Iran and Turkey (and the soon-to-be-victorious Assad regime) all fear the next problem on the horizon, Kurdish nationalism.   First came the protected zone for Iraqi Kurds created by the US after the First Gulf War.  Then came the near-autonomous region created after the 2003 invasion which gave birth to a proto-Kurdistan in northern Iraq.  Over the last several years, Kurdish militias from Iraq and Syria have done much of the heavy lifting in the fight against ISIS.  Along the way, Syrian Kurds have carved out an enclave along Syria’s border with Turkey.  Kurdish nationalism is burning in Turkey.

Saudi Arabia fears its neighbor across the Persian Gulf, but Turkey feels no real danger from Iran.  Erdogan’s allegations of U.S. involvement in the recent attempt to overthrow him might be taken as window-dressing meant to justify his shift toward reconciliation with Iran.

All this is speculation, not prophecy.  Yet one speculation leads to other speculations.  If the Syrian civil war is winding down and the Kurdish issue is winding up, will all the major players take a moment to concentrate on destroying ISIS?  If the Assad regime and its patrons have won the civil war, then will Turkey close the border to both the inflow of aid to the rebels and any flight by anti-Assad refugees?  If Turkey, Syria, and Iran are about to turn on the Kurds, will Saudi Arabia shift its support to the Kurds as a way of pressuring Iraq, Iran, and Turkey?  If the Kurds see the coalition gathering against them, will they shorten their reach in an effort to hold onto the core of what they have already obtained?  Having been so continually frustrated of late by developments in the Middle East, will American diplomacy profit from the experience and seek new means to achieve American goals?

[1] Yaroslav Trofimov, “Turkey, Iran Get Friendly, Despite War,” WSJ, 7 October 2016.

[2] Whether it will now turn to defeating the Islamic State in the eastern part of the country remains an open question.

The Syrian Civil War.

How long do civil wars last?[1]  The Spanish Civil War lasted 2 years, 8 months, 2 weeks and 1 day; the American Civil War lasted 4 years, 3 weeks and 6 days.  However, the average duration for modern civil wars is about ten years.[2]  Lots of these civil wars end in a peace deal because both sides already have shot their bolt.  The Syrian civil war has lasted about half that long.  So far.

Why have modern civil wars dragged on for so long?  Historically, foreign intervention plays a large role in prolonging civil wars.  That is one reason that the Americans welcomed French support in the War for Independence and Abraham Lincoln sought to avoid British or French intervention in the American Civil War.

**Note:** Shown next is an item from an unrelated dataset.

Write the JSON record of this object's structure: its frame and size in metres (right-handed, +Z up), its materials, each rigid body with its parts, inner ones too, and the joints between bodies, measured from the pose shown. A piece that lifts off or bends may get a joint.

Spain became a battle ground for Fascism (Nazi Germany and Fascist Italy) and Communism (the Soviet Union and the International Brigades raised by the Comintern).  Syria has become the battle ground for radical Islam (ISIS and the Al Nusra Front); the Shi’ite side of the larger Muslim civil war (Iran, Iraq, and Syria); the Sunni side of the larger Muslim civil war (Saudi Arabia and other Gulf states); Kurdish nationalists and Turkey (which has its own issues with the Kurds); and Western powers (the USA and Russia).  The multiple powers engaged only complicate a peace settlement.[3]

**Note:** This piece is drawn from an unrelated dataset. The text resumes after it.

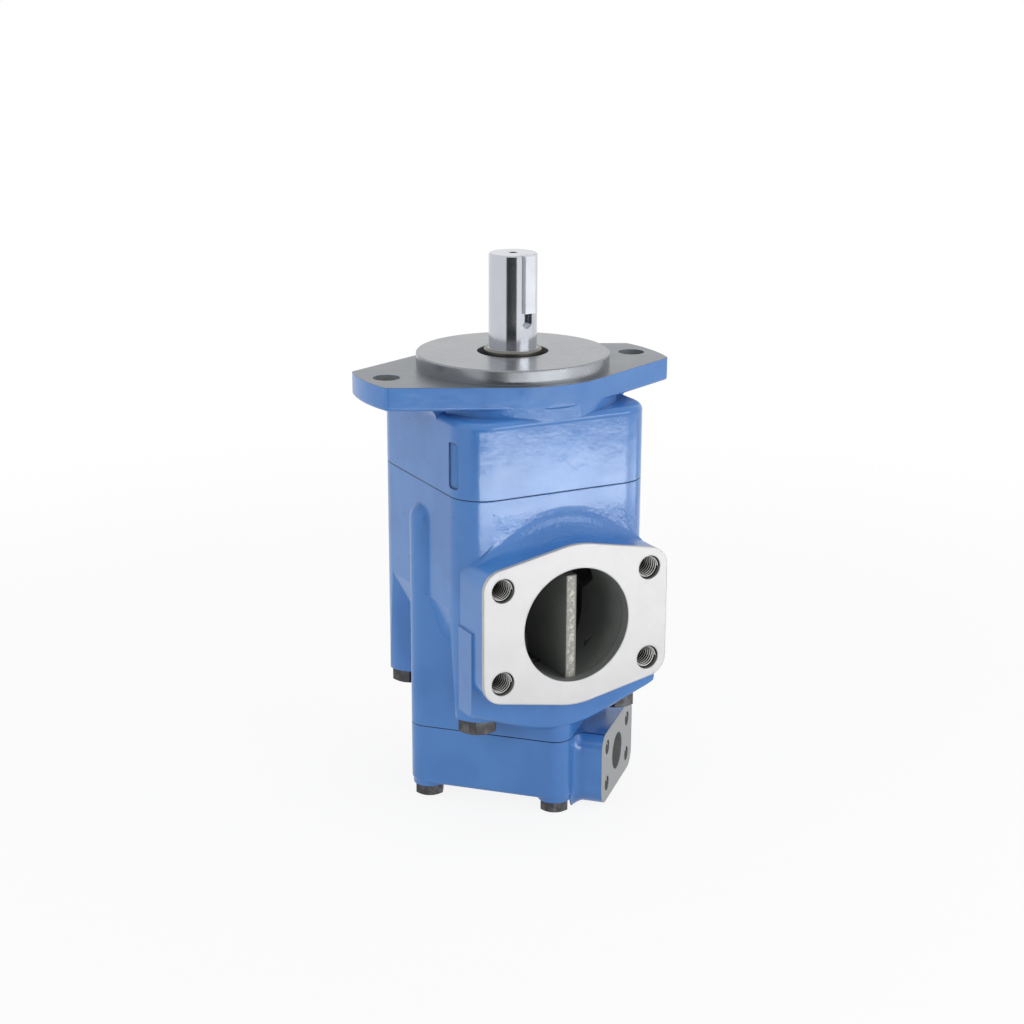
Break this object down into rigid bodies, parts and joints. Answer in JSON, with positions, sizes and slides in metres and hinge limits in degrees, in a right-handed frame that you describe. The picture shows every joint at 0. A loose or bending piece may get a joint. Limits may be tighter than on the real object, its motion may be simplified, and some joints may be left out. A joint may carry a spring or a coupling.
{
  "type": "hydraulic vane pump",
  "caption": "Double vane pump with a two-bolt mounting flange, keyed shaft, large suction pad and two outlet pads on three bolted castings.",
  "frame": {"origin": "on the shaft axis, in the plane of the flange's mounting face", "axes": "+Z along the shaft, out of the pump; the suction port faces -Y; the flange ears point along X"},
  "size_m": [0.213, 0.1667, 0.365],
  "materials": {
    "casting_paint": "glossy enamel on cast iron, bare on the machined faces",
    "black_bolts": "black oxide",
    "seal_rubber": "matt",
    "spring_steel": "dark spring steel",
    "bearing_steel": "polished",
    "bronze": "machined",
    "ground_steel": "ground and polished",
    "key_steel": "bright drawn",
    "machined_iron": "machined",
    "hardened_steel": "ground"
  },
  "bodies": {
    "housing": {"front_body": "casting_paint", "inlet_body": "casting_paint", "rear_cover": "casting_paint", "body_bolts": "black_bolts", "cover_bolts": "black_bolts", "shaft_seal": "seal_rubber", "seal_spring": "spring_steel", "bearing_outer_race": "bearing_steel", "bearing_retaining_ring": "spring_steel", "body_seal": "seal_rubber", "cover_seal": "seal_rubber", "rear_bush": "bronze", "front_outlet_support_plate": "machined_iron", "front_outer_side_plate": "bronze", "front_cam_ring": "hardened_steel", "front_inner_side_plate": "bronze", "front_inlet_support_plate": "machined_iron", "front_plate_seals": "seal_rubber", "front_cartridge_screws": "black_bolts", "front_dowel_pins": "hardened_steel", "rear_outlet_support_plate": "machined_iron", "rear_outer_side_plate": "bronze", "rear_cam_ring": "hardened_steel", "rear_inner_side_plate": "bronze", "rear_inlet_support_plate": "machined_iron", "rear_plate_seals": "seal_rubber", "rear_cartridge_screws": "black_bolts", "rear_dowel_pins": "hardened_steel"},
    "shaft": {"drive_shaft": "ground_steel", "shaft_key": "key_steel", "bearing_inner_race": "bearing_steel", "shaft_retaining_ring": "spring_steel", "front_rotor": "hardened_steel", "rear_rotor": "hardened_steel", "front_vane_inserts": "hardened_steel", "rear_vane_inserts": "hardened_steel"},
    "ball_set": {"bearing_balls": "bearing_steel", "bearing_cage": "bronze"},
    "front_vane_1": {"front_vane_1": "hardened_steel"},
    "front_vane_2": {"front_vane_2": "hardened_steel"},
    "front_vane_3": {"front_vane_3": "hardened_steel"},
    "front_vane_4": {"front_vane_4": "hardened_steel"},
    "front_vane_5": {"front_vane_5": "hardened_steel"},
    "front_vane_6": {"front_vane_6": "hardened_steel"},
    "front_vane_7": {"front_vane_7": "hardened_steel"},
    "front_vane_8": {"front_vane_8": "hardened_steel"},
    "front_vane_9": {"front_vane_9": "hardened_steel"},
    "front_vane_10": {"front_vane_10": "hardened_steel"},
    "rear_vane_1": {"rear_vane_1": "hardened_steel"},
    "rear_vane_2": {"rear_vane_2": "hardened_steel"},
    "rear_vane_3": {"rear_vane_3": "hardened_steel"},
    "rear_vane_4": {"rear_vane_4": "hardened_steel"},
    "rear_vane_5": {"rear_vane_5": "hardened_steel"},
    "rear_vane_6": {"rear_vane_6": "hardened_steel"},
    "rear_vane_7": {"rear_vane_7": "hardened_steel"},
    "rear_vane_8": {"rear_vane_8": "hardened_steel"},
    "rear_vane_9": {"rear_vane_9": "hardened_steel"},
    "rear_vane_10": {"rear_vane_10": "hardened_steel"}
  },
  "joints": [
    {"name": "shaft_spin", "type": "hinge", "parent": "housing", "child": "shaft", "pos_m": [0, 0, 0], "axis": [0, 0, 1], "continuous": true},
    {"name": "ball_set_spin", "type": "hinge", "parent": "housing", "child": "ball_set", "pos_m": [0, 0, -0.017], "axis": [0, 0, 1], "continuous": true},
    {"name": "front_vane_1_slide", "type": "slide", "parent": "shaft", "child": "front_vane_1", "axis": [0.9877, 0.1564, 0], "range_m": [0, 0.00021]},
    {"name": "front_vane_2_slide", "type": "slide", "parent": "shaft", "child": "front_vane_2", "axis": [0.7071, 0.7071, 0], "range_m": [0, 0.00236]},
    {"name": "front_vane_3_slide", "type": "slide", "parent": "shaft", "child": "front_vane_3", "axis": [0.1564, 0.9877, 0], "range_m": [0, 0.00451]},
    {"name": "front_vane_4_slide", "type": "slide", "parent": "shaft", "child": "front_vane_4", "axis": [-0.454, 0.891, 0], "range_m": [0, 0.00422]},
    {"name": "front_vane_5_slide", "type": "slide", "parent": "shaft", "child": "front_vane_5", "axis": [-0.891, 0.454, 0], "range_m": [0, 0.000498]},
    {"name": "front_vane_6_slide", "type": "slide", "parent": "shaft", "child": "front_vane_6", "axis": [-0.9877, -0.1564, 0], "range_m": [0, 0.00021]},
    {"name": "front_vane_7_slide", "type": "slide", "parent": "shaft", "child": "front_vane_7", "axis": [-0.7071, -0.7071, 0], "range_m": [0, 0.00236]},
    {"name": "front_vane_8_slide", "type": "slide", "parent": "shaft", "child": "front_vane_8", "axis": [-0.1564, -0.9877, 0], "range_m": [0, 0.00451]},
    {"name": "front_vane_9_slide", "type": "slide", "parent": "shaft", "child": "front_vane_9", "axis": [0.454, -0.891, 0], "range_m": [0, 0.00422]},
    {"name": "front_vane_10_slide", "type": "slide", "parent": "shaft", "child": "front_vane_10", "axis": [0.891, -0.454, 0], "range_m": [0, 0.000498]},
    {"name": "rear_vane_1_slide", "type": "slide", "parent": "shaft", "child": "rear_vane_1", "axis": [0.9877, 0.1564, 0], "range_m": [0, 0.00021]},
    {"name": "rear_vane_2_slide", "type": "slide", "parent": "shaft", "child": "rear_vane_2", "axis": [0.7071, 0.7071, 0], "range_m": [0, 0.00211]},
    {"name": "rear_vane_3_slide", "type": "slide", "parent": "shaft", "child": "rear_vane_3", "axis": [0.1564, 0.9877, 0], "range_m": [0, 0.00401]},
    {"name": "rear_vane_4_slide", "type": "slide", "parent": "shaft", "child": "rear_vane_4", "axis": [-0.454, 0.891, 0], "range_m": [0, 0.00376]},
    {"name": "rear_vane_5_slide", "type": "slide", "parent": "shaft", "child": "rear_vane_5", "axis": [-0.891, 0.454, 0], "range_m": [0, 0.000465]},
    {"name": "rear_vane_6_slide", "type": "slide", "parent": "shaft", "child": "rear_vane_6", "axis": [-0.9877, -0.1564, 0], "range_m": [0, 0.00021]},
    {"name": "rear_vane_7_slide", "type": "slide", "parent": "shaft", "child": "rear_vane_7", "axis": [-0.7071, -0.7071, 0], "range_m": [0, 0.00211]},
    {"name": "rear_vane_8_slide", "type": "slide", "parent": "shaft", "child": "rear_vane_8", "axis": [-0.1564, -0.9877, 0], "range_m": [0, 0.00401]},
    {"name": "rear_vane_9_slide", "type": "slide", "parent": "shaft", "child": "rear_vane_9", "axis": [0.454, -0.891, 0], "range_m": [0, 0.00376]},
    {"name": "rear_vane_10_slide", "type": "slide", "parent": "shaft", "child": "rear_vane_10", "axis": [0.891, -0.454, 0], "range_m": [0, 0.000465]}
  ],
  "couplings": [
    {"joint": "ball_set_spin", "follows": "shaft_spin", "ratio": 0.4}
  ]
}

Why has the Syrian civil war been so gory?  Normally, say the scholars of these things, both sides in a civil war have a strong incentive to win the loyalty of the civilians who provide the “sea” in which the insurgents “swim.”  This puts a check on the atrocities.[4]  It doesn’t prevent them, but it does limit them.  However, the Syrian civil war is different.  First, the Alawite and Christian minorities fear genocide at the hands of the Sunni majority.  If you look at the broader pattern in the Middle East, this isn’t an unreasonable fear.  Outside support/intervention reduces the importance of the local population in the eyes of the fighters.  Thus, ISIS is OK with atrocities committed against Unbelievers, or Insufficient Believers.  The government is backed by a minority of Syrians, so there is little to be gained from humane conduct toward the rebellious Sunni majority.  The foreign Sunni supporters of the rebels only stand to profit from the massacre of Shi’ites.  This intensifies the “normal” atrocities of war.  The popular image of men with guns run amuck may not be accurate.  Syria could be suffering multiple “ethnic cleansings.”  The government is the “Mr. Clean” in this business, but it has competitors.  Thus, many Christians and Alawite Muslims have fled to sanctuary in western Aleppo.

Is the Syrian Civil War un-winnable?  This is unclear, in spite of the prognostication of the New York Times and the Obama administration.

What is the basis of a peace deal?  All sides are coalitions of things that they are against, rather than things they are for.  (This is much like the Russo-British-Americans alliance during the Second World War.( The Russkies want President Assad to get off the stage at some point, but aren’t—yet–willing to force him or kill him.   Neither Turkey nor Iraq wants the Kurds to gain much territory or prestige.  The various parties will try to hold what they have already won.  (Except, perhaps, ISIS.)  ISIS will be defeated, but what will become of the Sunni rebel territories?  Perhaps, the country will have to be partitioned between an Assad-ruled-for-now West and an ISIS-ruled “free fire zone” in the East.  Then what?

[1] Max Fisher, “Why Syria’s War, After 400,000 Deaths, Is Only Getting Worse,” NYT, 27 August 2016.

[2] This may reflect weak governments out against weak insurgencies, with lots of ordinary people caught in the middle.

[3] See: The Thirty Years War; see: The Treaty of Westphalia.

[4] More specifically, it puts a check on the actions of the psychopaths who fill the ranks of opposing armies.